**Set exercise:**
Your answer should consist solely of the lines from the one with "# Keyway, broached through the whole hub" through the one with "for node in", copied exactly, endpoints included.

::::

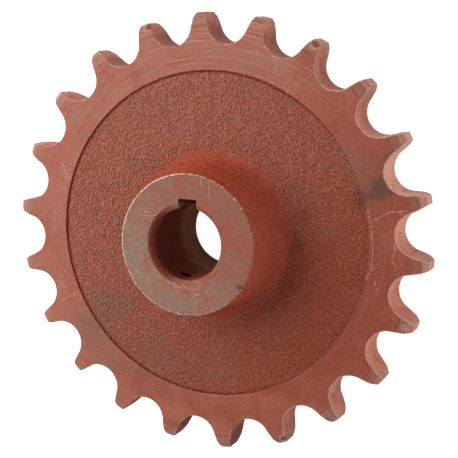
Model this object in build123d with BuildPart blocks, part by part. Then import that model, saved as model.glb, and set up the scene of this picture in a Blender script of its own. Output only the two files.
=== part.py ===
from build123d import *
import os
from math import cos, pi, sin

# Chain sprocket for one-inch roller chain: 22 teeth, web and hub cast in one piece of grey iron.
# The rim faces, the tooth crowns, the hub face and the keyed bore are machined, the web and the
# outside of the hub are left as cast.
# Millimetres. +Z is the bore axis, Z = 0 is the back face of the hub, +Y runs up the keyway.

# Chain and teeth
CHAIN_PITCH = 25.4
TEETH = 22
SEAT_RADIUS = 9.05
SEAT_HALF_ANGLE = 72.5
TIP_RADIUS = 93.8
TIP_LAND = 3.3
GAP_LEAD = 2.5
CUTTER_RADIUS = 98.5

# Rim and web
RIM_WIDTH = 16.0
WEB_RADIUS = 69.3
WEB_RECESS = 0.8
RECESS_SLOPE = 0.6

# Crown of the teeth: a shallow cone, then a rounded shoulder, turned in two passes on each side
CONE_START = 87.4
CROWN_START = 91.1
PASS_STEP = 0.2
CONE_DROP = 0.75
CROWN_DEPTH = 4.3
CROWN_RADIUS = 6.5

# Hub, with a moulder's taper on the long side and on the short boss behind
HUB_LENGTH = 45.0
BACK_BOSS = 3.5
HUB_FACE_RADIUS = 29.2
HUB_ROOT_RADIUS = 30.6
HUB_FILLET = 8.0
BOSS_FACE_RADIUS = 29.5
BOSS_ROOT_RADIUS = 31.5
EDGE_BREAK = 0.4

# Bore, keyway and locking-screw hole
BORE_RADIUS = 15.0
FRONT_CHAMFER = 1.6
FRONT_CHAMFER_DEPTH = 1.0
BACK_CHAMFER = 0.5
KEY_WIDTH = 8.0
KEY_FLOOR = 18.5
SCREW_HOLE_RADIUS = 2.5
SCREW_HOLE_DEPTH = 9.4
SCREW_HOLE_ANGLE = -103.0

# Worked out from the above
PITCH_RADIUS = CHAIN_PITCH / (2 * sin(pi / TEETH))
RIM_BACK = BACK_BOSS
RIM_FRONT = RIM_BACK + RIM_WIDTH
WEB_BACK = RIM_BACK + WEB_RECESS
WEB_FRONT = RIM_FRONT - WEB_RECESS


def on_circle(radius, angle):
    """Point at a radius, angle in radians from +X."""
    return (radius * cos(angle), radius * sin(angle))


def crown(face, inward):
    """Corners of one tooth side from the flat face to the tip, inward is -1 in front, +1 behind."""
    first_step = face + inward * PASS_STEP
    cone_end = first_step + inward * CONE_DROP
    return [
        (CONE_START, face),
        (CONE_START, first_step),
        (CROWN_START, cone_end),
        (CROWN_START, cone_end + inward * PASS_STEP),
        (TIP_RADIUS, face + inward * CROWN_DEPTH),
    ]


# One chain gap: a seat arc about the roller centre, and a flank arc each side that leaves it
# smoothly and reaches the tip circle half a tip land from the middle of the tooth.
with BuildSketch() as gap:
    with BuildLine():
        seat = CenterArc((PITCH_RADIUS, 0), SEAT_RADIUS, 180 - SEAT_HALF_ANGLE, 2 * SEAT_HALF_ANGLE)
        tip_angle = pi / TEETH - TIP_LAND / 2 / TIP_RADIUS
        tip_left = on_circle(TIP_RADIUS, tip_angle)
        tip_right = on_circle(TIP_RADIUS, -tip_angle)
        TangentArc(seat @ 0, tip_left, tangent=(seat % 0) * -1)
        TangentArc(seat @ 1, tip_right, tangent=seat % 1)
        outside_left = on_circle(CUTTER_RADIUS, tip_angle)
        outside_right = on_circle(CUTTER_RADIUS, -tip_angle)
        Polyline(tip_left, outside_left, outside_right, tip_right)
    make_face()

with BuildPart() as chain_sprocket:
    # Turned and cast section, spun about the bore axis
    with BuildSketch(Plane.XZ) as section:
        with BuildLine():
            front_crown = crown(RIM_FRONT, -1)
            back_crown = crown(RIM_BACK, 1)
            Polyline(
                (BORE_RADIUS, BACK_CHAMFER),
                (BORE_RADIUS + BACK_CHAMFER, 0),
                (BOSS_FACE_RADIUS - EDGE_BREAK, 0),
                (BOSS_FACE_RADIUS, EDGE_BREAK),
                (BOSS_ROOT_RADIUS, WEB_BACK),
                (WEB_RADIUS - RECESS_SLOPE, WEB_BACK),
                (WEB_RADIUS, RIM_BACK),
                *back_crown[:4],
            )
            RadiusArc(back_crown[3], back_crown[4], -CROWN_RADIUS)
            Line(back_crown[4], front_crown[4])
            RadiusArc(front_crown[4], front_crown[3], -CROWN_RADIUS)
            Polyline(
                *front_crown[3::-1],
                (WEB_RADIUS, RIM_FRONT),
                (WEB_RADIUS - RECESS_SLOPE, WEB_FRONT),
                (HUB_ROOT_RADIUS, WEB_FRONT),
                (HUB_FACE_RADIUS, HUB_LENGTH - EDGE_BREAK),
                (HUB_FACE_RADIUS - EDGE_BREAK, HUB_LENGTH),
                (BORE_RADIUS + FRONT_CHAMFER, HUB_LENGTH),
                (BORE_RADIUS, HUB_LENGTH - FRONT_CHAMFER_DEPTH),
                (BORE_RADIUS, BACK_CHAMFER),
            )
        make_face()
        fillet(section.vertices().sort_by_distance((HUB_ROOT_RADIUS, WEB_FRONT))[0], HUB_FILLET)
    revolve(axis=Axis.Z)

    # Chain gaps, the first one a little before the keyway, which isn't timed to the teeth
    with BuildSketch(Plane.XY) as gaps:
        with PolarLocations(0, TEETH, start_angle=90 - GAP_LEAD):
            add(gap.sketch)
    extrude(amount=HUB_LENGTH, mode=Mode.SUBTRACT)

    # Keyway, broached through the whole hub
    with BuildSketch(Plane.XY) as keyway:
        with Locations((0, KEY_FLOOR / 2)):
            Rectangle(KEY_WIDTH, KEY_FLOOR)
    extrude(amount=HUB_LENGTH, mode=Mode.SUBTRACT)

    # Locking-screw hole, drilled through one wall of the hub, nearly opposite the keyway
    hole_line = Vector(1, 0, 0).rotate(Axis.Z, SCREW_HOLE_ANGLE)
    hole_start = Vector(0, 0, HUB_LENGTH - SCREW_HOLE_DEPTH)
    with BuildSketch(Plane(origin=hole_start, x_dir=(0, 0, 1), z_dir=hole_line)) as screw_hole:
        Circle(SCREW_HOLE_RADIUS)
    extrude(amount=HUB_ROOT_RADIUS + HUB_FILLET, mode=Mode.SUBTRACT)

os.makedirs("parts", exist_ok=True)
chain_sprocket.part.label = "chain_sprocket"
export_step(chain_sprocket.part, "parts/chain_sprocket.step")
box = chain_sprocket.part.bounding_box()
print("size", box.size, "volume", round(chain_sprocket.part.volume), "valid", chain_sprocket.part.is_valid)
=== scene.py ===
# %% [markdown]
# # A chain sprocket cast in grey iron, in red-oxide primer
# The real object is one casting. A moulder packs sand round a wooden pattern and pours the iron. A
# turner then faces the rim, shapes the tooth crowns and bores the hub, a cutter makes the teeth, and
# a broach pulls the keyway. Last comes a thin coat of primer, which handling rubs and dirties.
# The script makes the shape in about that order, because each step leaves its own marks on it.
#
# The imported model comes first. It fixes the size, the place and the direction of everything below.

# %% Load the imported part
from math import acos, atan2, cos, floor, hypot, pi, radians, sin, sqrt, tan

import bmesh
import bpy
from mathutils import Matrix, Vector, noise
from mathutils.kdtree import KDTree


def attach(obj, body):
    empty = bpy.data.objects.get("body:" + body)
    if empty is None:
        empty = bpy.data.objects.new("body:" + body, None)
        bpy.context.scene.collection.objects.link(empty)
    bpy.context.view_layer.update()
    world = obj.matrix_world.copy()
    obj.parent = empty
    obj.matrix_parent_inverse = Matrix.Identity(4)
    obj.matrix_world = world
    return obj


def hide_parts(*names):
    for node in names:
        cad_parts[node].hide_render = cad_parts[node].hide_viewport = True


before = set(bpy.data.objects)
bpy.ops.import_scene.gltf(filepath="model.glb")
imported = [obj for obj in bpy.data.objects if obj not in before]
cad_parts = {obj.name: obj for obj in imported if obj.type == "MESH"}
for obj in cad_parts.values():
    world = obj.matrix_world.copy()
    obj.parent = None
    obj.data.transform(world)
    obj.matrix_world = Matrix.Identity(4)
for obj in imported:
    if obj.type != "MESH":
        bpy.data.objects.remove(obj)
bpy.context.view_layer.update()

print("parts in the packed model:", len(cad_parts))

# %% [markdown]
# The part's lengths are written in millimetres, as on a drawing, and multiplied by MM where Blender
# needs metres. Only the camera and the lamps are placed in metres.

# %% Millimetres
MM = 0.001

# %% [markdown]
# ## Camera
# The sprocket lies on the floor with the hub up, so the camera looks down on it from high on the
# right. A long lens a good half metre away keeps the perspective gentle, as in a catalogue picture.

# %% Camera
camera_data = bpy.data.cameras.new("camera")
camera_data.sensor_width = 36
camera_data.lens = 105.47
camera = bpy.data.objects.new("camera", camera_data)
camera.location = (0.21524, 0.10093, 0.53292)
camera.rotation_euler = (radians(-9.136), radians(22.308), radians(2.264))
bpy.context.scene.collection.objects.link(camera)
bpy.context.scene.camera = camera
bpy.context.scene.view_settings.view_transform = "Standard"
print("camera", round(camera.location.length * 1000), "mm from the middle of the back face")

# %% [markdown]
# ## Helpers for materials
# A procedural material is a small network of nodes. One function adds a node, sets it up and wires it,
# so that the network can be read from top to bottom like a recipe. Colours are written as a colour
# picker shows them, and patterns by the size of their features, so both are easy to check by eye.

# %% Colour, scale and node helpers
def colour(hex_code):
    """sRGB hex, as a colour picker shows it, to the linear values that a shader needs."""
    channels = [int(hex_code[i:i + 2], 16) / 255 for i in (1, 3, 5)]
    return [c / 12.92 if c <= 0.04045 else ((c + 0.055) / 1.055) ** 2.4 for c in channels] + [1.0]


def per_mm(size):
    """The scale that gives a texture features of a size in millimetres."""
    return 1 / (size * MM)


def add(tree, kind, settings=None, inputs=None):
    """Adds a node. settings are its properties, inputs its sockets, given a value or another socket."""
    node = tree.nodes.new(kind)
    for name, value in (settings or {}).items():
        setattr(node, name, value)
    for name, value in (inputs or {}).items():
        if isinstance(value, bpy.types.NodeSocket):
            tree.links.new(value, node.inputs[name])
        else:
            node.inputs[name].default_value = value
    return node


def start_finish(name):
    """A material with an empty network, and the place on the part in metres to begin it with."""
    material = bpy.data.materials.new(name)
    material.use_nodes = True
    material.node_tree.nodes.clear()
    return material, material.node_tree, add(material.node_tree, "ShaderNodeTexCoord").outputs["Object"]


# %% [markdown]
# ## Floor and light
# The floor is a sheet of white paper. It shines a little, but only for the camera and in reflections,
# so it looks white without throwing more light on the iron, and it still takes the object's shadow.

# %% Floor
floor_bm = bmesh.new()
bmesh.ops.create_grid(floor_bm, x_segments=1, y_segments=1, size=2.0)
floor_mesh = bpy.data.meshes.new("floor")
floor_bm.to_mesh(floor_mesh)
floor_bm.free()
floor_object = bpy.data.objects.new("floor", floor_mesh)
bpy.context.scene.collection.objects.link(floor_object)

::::

**Output of the task:**
    # Keyway, broached through the whole hub
    with BuildSketch(Plane.XY) as keyway:
        with Locations((0, KEY_FLOOR / 2)):
            Rectangle(KEY_WIDTH, KEY_FLOOR)
    extrude(amount=HUB_LENGTH, mode=Mode.SUBTRACT)

    # Locking-screw hole, drilled through one wall of the hub, nearly opposite the keyway
    hole_line = Vector(1, 0, 0).rotate(Axis.Z, SCREW_HOLE_ANGLE)
    hole_start = Vector(0, 0, HUB_LENGTH - SCREW_HOLE_DEPTH)
    with BuildSketch(Plane(origin=hole_start, x_dir=(0, 0, 1), z_dir=hole_line)) as screw_hole:
        Circle(SCREW_HOLE_RADIUS)
    extrude(amount=HUB_ROOT_RADIUS + HUB_FILLET, mode=Mode.SUBTRACT)

os.makedirs("parts", exist_ok=True)
chain_sprocket.part.label = "chain_sprocket"
export_step(chain_sprocket.part, "parts/chain_sprocket.step")
box = chain_sprocket.part.bounding_box()
print("size", box.size, "volume", round(chain_sprocket.part.volume), "valid", chain_sprocket.part.is_valid)
=== scene.py ===
# %% [markdown]
# # A chain sprocket cast in grey iron, in red-oxide primer
# The real object is one casting. A moulder packs sand round a wooden pattern and pours the iron. A
# turner then faces the rim, shapes the tooth crowns and bores the hub, a cutter makes the teeth, and
# a broach pulls the keyway. Last comes a thin coat of primer, which handling rubs and dirties.
# The script makes the shape in about that order, because each step leaves its own marks on it.
#
# The imported model comes first. It fixes the size, the place and the direction of everything below.

# %% Load the imported part
from math import acos, atan2, cos, floor, hypot, pi, radians, sin, sqrt, tan

import bmesh
import bpy
from mathutils import Matrix, Vector, noise
from mathutils.kdtree import KDTree


def attach(obj, body):
    empty = bpy.data.objects.get("body:" + body)
    if empty is None:
        empty = bpy.data.objects.new("body:" + body, None)
        bpy.context.scene.collection.objects.link(empty)
    bpy.context.view_layer.update()
    world = obj.matrix_world.copy()
    obj.parent = empty
    obj.matrix_parent_inverse = Matrix.Identity(4)
    obj.matrix_world = world
    return obj


def hide_parts(*names):
    for node in names:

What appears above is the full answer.